“I bought this single when I was 13” says Tom Spencer, frontman for The Professionals, right before they play “Just Another Dream” – the first track the band ever released back in 1980. “I was too young for The Pistols,” he says, but I had these”. Now he’s in the band – and the presence of Spencer, once of the Yo-Yo’s, along with that of ex-Three Colours Red guitarist Chris McCormack, is enough for those of us who bought records in the heady days of the late 90s to not even notice that the drummer is Paul Cook. And in fairness, this mix of old songs from The Pros first go around (when Steve Jones was in the band too) and material from their stellar return record last year, satisfies all the needs. Punky stuff like “…Dream” and the Pistols “Silly Thing” is followed with the likes of “Going, Going, Gone” (written for Bowie and Lemmy) and “Hat’s Off” a more political thing concerning the homelessness crisis that this government has allowed to occur, both of which could have come straight off the lost classic that is the Yo-Yo’s debut album. A brilliant 30 minutes, and one which shows the need Cook has to still make music. For the others it might be more vital. “There’s only one millionaire in the band” smiles Spencer, “the rest of us are on peanuts, so please buy our stuff.” Whatever it is that drives them, The Professionals are doing it right.

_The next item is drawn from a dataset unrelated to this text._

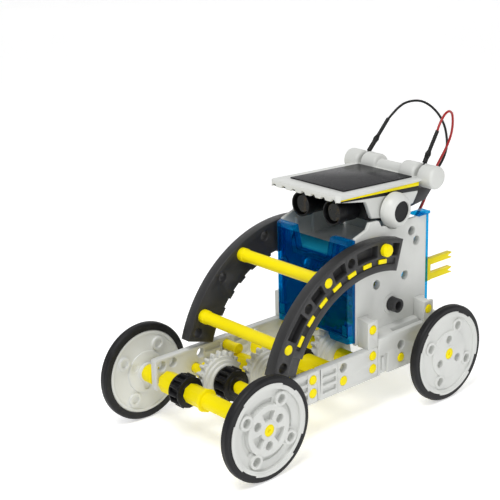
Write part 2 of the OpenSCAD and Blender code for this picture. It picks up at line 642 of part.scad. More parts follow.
// ---------------------------------------------------------------- head
module head_frame() translate([0, ear_y, ear_z]) rotate([-head_pitch, 0, 0]) children();
cell_y0 = -29.8;
cell_y1 = 20.5;
cell_x = 19.2;
trim_y0 = -37;
trim_y1 = 19.8;
function trim_share(y) = (y - trim_y0) / (trim_y1 - trim_y0);
function trim_top(y) = 10.4 + 0.9 * trim_share(y);
function trim_mid(y) = 9.8 - 0.6 * trim_share(y);
function trim_low(y) = 9 - 2.5 * trim_share(y);
knob_r = 6.1;
knob_y = 26.9;
knob_z = 13.1;
slot_x = [18.9, 21.2];
module solar_cell() color(black) head_frame() xy_plate(plate_z - 1, plate_z + 0.5)
  soft_rect([-cell_x, cell_y0], [cell_x, cell_y1], 0.6);
module knob(x0, x1, r) translate([x0, knob_y, knob_z]) rotate([0, 90, 0]) rotate_extrude() polygon(concat(
  [[0, 0]], [for (a = [0:30:90]) [r - 1.6 + 1.6 * sin(a), 1.6 - 1.6 * cos(a)]],
  [for (a = [90:-30:0]) [r - 1.6 + 1.6 * sin(a), x1 - x0 - 1.6 + 1.6 * cos(a)]], [[0, x1 - x0]]));
skirt_z = 9.2;
module panel_2d() soft_rect([-panel_w / 2, plate_y0], [panel_w / 2, plate_y1], 3);
module solar_frame() color(white) head_frame() difference() {
  union() {
    xy_plate(trim_top(trim_y1), plate_z) panel_2d();
    intersection() {
      xy_plate(skirt_z, plate_z) panel_2d();
      yz_plate(-panel_w, panel_w) polygon([[plate_y0 - 1, skirt_z], [trim_y0 - 0.02, skirt_z],
        [trim_y0 - 0.02, trim_top(trim_y0)], [trim_y1, trim_top(trim_y1)], [plate_y0 - 1, plate_z - 0.2]]);
    }
    both() {
      knob(slot_x[1], 31.2, knob_r);
      knob(8.3, slot_x[0], knob_r);
    }
    x_rod([knob_y, knob_z], -9, 9, 3.6);
    block([-slot_x[0], trim_y1 + 1.4, 10.8], [slot_x[0], knob_y, 12.4]);
  }
  xy_plate(plate_z - 1, plate_z + 4) soft_rect([-cell_x, cell_y0], [cell_x, cell_y1], 0.6);
  for (i = [-3:3]) translate([i * 7, plate_y0 - 1, skirt_z - 0.3]) rotate([-90, 0, 0]) cylinder(r = 1.7, h = 4);
}
module trim_yellow() color(yellow) head_frame() yz_plate(-24.5, 24.5) polygon([
  [trim_y0, trim_top(trim_y0) - 0.02], [trim_y1, trim_top(trim_y1) - 0.02], [trim_y1, trim_mid(trim_y1)],
  [trim_y0, trim_mid(trim_y0)]]);
module trim_black() color(black) head_frame() yz_plate(-24.1, 24.1) polygon([
  [trim_y0, trim_mid(trim_y0)], [trim_y1, trim_mid(trim_y1)], [trim_y1, trim_low(trim_y1)],
  [trim_y0, trim_low(trim_y0)]]);
side_x = [21.6, 24];
ear_neck_r = 6.6;
module head_sides() color(white) head_frame() both() difference() {
  yz_plate(side_x[0], side_x[1]) polygon([
    [trim_y0, trim_low(trim_y0)], [-18.6, 6.6], [-14, -2.8], [-9.4, -3.2], [0, -5], [16.6, 0.4],
    [19.6, 5.4], [trim_y1, trim_low(trim_y1)]]);
  x_rod([0, 0], 20, 26, ear_neck_r + 0.02);
}
ear_x = 31.6;
ear_face_x = 24.7;
neck_r = 5.5;
neck_wide_r = 7.2;
module ear_caps() color(white) head_frame() both() difference() {
  union() {
    translate([ear_face_x, 0, 0]) rotate([0, 90, 0]) rotate_extrude() polygon([
      [0, 0], [ear_r - 0.4, 0], [ear_r, 0.4], [ear_r, 2.4], [ear_r - 0.4, 3.8], [ear_r - 1.2, 5.3],
      [ear_r - 2.4, 6.5], [ear_r - 3.3, 6.9], [0, 6.9]]);
    x_rod([0, 0], side_x[0], ear_face_x + eps, ear_neck_r);
  }
  x_rod([0, 0], side_x[0] - 1, ear_x + 1, neck_r);
}
module neck_axle() color(dark) head_frame() {
  x_rod([0, 0], -ear_x + 1, ear_x - 1, neck_r);
  x_rod([0, 0], -21.5, 21.5, neck_wide_r);
}
module jaw() color(dark) head_frame() difference() {
  yz_plate(-21.5, 21.5) polygon([[-15.8, -3.4], [-13, -4.6], [12, -4.6], [13.4, 1], [14, trim_low(14)],
    [-15.8, trim_low(-15.8)]]);
  x_rod([0, 0], -30, 30, neck_wide_r);
  both() translate([eye_x, -16.8, 0.4]) rotate([-90, 0, 0]) cylinder(r = 4, h = 4);
}
module rear_wing() color(dark) head_frame() yz_plate(-20.4, 20.4) polygon([
  [20.4, 6], [31, 6.4], [35.4, 4.8], [30.5, -0.6], [19, -2.7], [16.6, 0.2]]);
module eye_tubes() color(dark) head_frame() both() translate([eye_x, 0, 0.4]) rotate([90, 0, 0]) difference() {
  union() {
    translate([0, 0, 15.8]) cylinder(r = eye_r - 0.7, h = 13);
    translate([0, 0, 24.8]) cylinder(r = eye_r, h = 4.8);
    translate([0, 0, 13]) cylinder(r = 4, h = 3);
  }
  translate([0, 0, 26.8]) cylinder(r = eye_r - 0.9, h = 4);
}
module eye_lenses() color("darkslategray") head_frame() both() translate([eye_x, 0, 0.4]) rotate([90, 0, 0])
  translate([0, 0, 26.8]) cylinder(r1 = eye_r - 0.9, r2 = eye_r - 2, h = 1.2);
module terminal_clips() color(steel) head_frame() both() {
  block([slot_x[0] + 0.3, knob_y - 1.6, knob_z - 2], [slot_x[1] - 0.3, knob_y + 3, knob_z + 2.4]);
}

// ---------------------------------------------------------------- wires
black_route = [[-19.2, 89.6, 134.8], [-18, 92, 137.6], [-16.5, 94.4, 140.4], [-14.4, 97.4, 142.8],
  [-11.5, 100.8, 143.9], [-8.4, 104, 143.6], [-5, 106.2, 141.8], [-1.6, 107.8, 138.8], [1.6, 108.5, 135.2],
  [4.6, 108.3, 130.8], [7, 107.2, 126], [9, 105.2, 121.8], [10.6, 102, 118], [11.8, 97.8, 114.4],
  [12.4, 93.4, 111], [12.6, 89.2, 106.6], [12.4, 86, 101.4], [12, 83.4, 96], [11.6, 80, 90.8], [11.3, 75.6, 86.2],
  [11.2, 71.2, 83.4],
  [11.2, 67.4, 82.8]];
red_route = [[20, 84.2, 135], [20, 85.6, 137.8], [19.9, 87.8, 140.6], [19.6, 90.8, 142.9], [19.3, 94, 143.6],
  [18.9, 96.8, 142], [18.4, 98.2, 138.6], [18, 98.6, 134.4], [17.5, 98.2, 130.2], [16.9, 97, 126.2],
  [16.3, 95.2, 122.4], [15.6, 92.8, 118.4], [14.9, 90, 113.8], [14.3, 87.4, 108.8], [13.9, 85, 103.4],
  [13.5, 82.8, 97.6], [13, 79.6, 92], [12.8, 75.4, 87], [12.8, 71.2, 83.4],
  [12.8, 67.4, 82.8]];
wire_steps = 2;
wire_sides = 8;
function spline_at(p, i, t) = let (a = p[max(i - 1, 0)], b = p[i], c = p[i + 1], d = p[min(i + 2, len(p) - 1)])
  0.5 * ((2 * b) + (c - a) * t + (2 * a - 5 * b + 4 * c - d) * t * t + (3 * b - a - 3 * c + d) * t * t * t);
function spline(p) = concat([for (i = [0:len(p) - 2], k = [0:wire_steps - 1]) spline_at(p, i, k / wire_steps)],
  [p[len(p) - 1]]);
function unit(v) = v / norm(v);
function ring(p, i, r) = let (n = len(p) - 1, t = unit(p[min(i + 1, n)] - p[max(i - 1, 0)]),
  u = unit(cross([1, 0, 0], t)), v = cross(t, u))
  [for (k = [0:wire_sides - 1]) let (a = k * 360 / wire_sides) p[i] + r * (cos(a) * u + sin(a) * v)];
module tube(route, r) {
  path = spline(route);
  last = len(path) - 1;
  polyhedron(
    points = [for (i = [0:last]) each ring(path, i, r)],
    faces = concat([[for (k = [0:wire_sides - 1]) k]],
      [for (i = [0:last - 1], k = [0:wire_sides - 1]) let (j = (k + 1) % wire_sides, s = wire_sides)
        [i * s + k, (i + 1) * s + k, (i + 1) * s + j, i * s + j]],
      [[for (k = [wire_sides - 1:-1:0]) last * wire_sides + k]]));
}
module wire_black() color("#151515") tube(black_route, wire_d / 2);
module wire_red() color("firebrick") tube(red_route, wire_d / 2);

// A wire's plug: a bare pin in the terminal and a heat-shrink sleeve over the joint
module plug(tip, x_lean) {
  foot = head_point([tip[0] - x_lean, knob_y, knob_z + 3]);
  span = tip - foot;
  h = norm(span);
  translate(foot) rotate([-asin(span[1] / h), asin(span[0] / h), 0]) {
    cylinder(r = 0.5, h = 7);
    translate([0, 0, 3.4]) cylinder(r = 1.25, h = h - 16.4);
    translate([0, 0, h - 13.2]) cylinder(r1 = 1.6, r2 = 1.0, h = 2.2);
    translate([0, 0, h - 15.4]) cylinder(r1 = 1.25, r2 = 1.6, h = 2.21);
    translate([0, 0, h - 12]) cylinder(r = 1.0, h = 12);
  }
}
function head_point(p) = [p[0], ear_y + p[1] * cos(head_pitch) + p[2] * sin(head_pitch),
  ear_z - p[1] * sin(head_pitch) + p[2] * cos(head_pitch)];
module plug_black() color("#151515") plug(black_route[0], 0.8);
module plug_red() color("#151515") plug(red_route[0], 0);

place() beam_front_left();
place() beam_front_right();
place() beam_rear_left();
place() beam_rear_right();
place() cradle();
place() gearbox_side_left();
place() gearbox_side_right();
place() gearbox_deck();
place() front_cover();
place() rear_cover();
place() cover_latches();
place() side_posts();
place() snap_pegs();
place() arch_left();
place() arch_right();
place() arch_inserts();
place() arch_rods();
place() arch_pins();
place() motor_can();
place() tail_fork();
place() front_axle();
place() front_gear();
place() front_sleeves();
place() front_rims();
place() front_tyres();
place() rear_axle();
place() rear_rims();
place() rear_tyres();
place() idler_a_axle();
place() idler_a_gear();
place() idler_a_pinion();
place() idler_b_axle();
place() idler_b_gear();
place() idler_c_axle();
place() idler_c_pinion();
place() idler_d_axle();
place() idler_d_gear();
place() drive_gear();
place() output_shaft();
place() output_gear();
place() reduction_gear_a();
place() reduction_gear_b();
place() motor_rotor();
place() solar_cell();
place() solar_frame();
place() trim_yellow();
place() trim_black();
place() head_sides();
place() ear_caps();
place() neck_axle();
place() jaw();
place() rear_wing();
place() eye_tubes();
place() eye_lenses();
place() terminal_clips();
place() plug_black();
place() plug_red();
place() wire_black();
place() wire_red();
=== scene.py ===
import json
import math
import bpy
import bmesh
from mathutils import Matrix, Vector


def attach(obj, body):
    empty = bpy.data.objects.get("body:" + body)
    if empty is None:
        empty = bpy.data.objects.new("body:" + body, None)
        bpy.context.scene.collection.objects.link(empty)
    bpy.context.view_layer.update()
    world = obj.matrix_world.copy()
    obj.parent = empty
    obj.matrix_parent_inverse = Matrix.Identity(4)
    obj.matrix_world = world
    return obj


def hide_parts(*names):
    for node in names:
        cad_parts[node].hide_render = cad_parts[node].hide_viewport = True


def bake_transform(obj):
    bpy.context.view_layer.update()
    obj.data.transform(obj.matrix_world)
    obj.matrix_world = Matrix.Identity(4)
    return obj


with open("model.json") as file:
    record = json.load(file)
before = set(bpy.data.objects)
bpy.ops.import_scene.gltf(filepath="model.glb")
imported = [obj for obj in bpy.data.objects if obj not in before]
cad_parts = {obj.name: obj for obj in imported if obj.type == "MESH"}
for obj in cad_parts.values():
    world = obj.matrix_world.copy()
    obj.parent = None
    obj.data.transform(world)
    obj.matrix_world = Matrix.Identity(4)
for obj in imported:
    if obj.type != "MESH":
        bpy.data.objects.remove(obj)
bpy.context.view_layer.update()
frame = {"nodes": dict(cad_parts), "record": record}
NODES = frame["nodes"]
MM = 0.001

# ---------------------------------------------------------------- camera
# Where the viewer stands: angles round the car and above it, in degrees, and the point looked at
VIEW_AZIMUTH = 49.1
VIEW_ELEVATION = 18.36
VIEW_ROLL = -1.6
VIEW_TARGET = Vector((0, -0.0342, 0.09315))
VIEW_DISTANCE = 0.6069
LENS_MM = 90.25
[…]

Before I came to this gig tonight, I was watching the cricket One Day International between England and Australia on TV. They were analysing the technique of one of the English batsmen and one of the commentators said this: “You know, we focus too much on the weaknesses here, those weaknesses can also be strengths.” That sentiment, in a weird way, could apply to Billy Idol.
The end of the set is three copper bottomed, huge tunes. The sort that transcend, cross over, call it what you like. “Rebel Yell” and the encore of “White Wedding” and Mony, Mony” are the best things here too. That is self-evident, and there is perhaps something of a feeling that the rest of the show is leading up to them. However, on the flip side, having three songs that are huge is three more than most bands get so of course Idol should milk them for all he’s worth.
That’s not to say, either, that the rest isn’t worth seeing. “Shock To The System” is a glammed up opener, “Dancing With Myself” – from his old Generation X days – sees Idol stand at the back of the stage, like a sideman, as Steve Stevens and Billy Morrison (who are superb throughout) trade licks.
With enough material to change set every night, “Flesh For Fantasy” makes an appearance here, as does the seldom played oldie “Hole In The Wall”. “Eyes Without A Face” is still a fine piece of balladry, while newer stuff like “Whiskey And Pills” is still full of lip-curling swagger.
And Idol too, is still a formidable frontman. Energetic and in shape, there’s a moment where he takes his top off and there’s audible screaming. He’s in his mid-60s. And for that alone he almost needs praise.As he does for the show he and the band put on. As he puts it himself before “White Wedding”, “thank you Birmingham for making my life so fucking great” and he appears to relish these golden days.
Not as much, though, as he relishes the very next line he says: “now, Steve, show ‘em what a hit single sounds like, would ya?” A blessing, and a curse? Maybe. But crikey, watch them belt out the line about “it’s a nice day to start again,” and you wouldn’t be able to criticise anyone here. Billy Idol knows this, and he’s got the balance between giving them what they want and what he needs, just about right.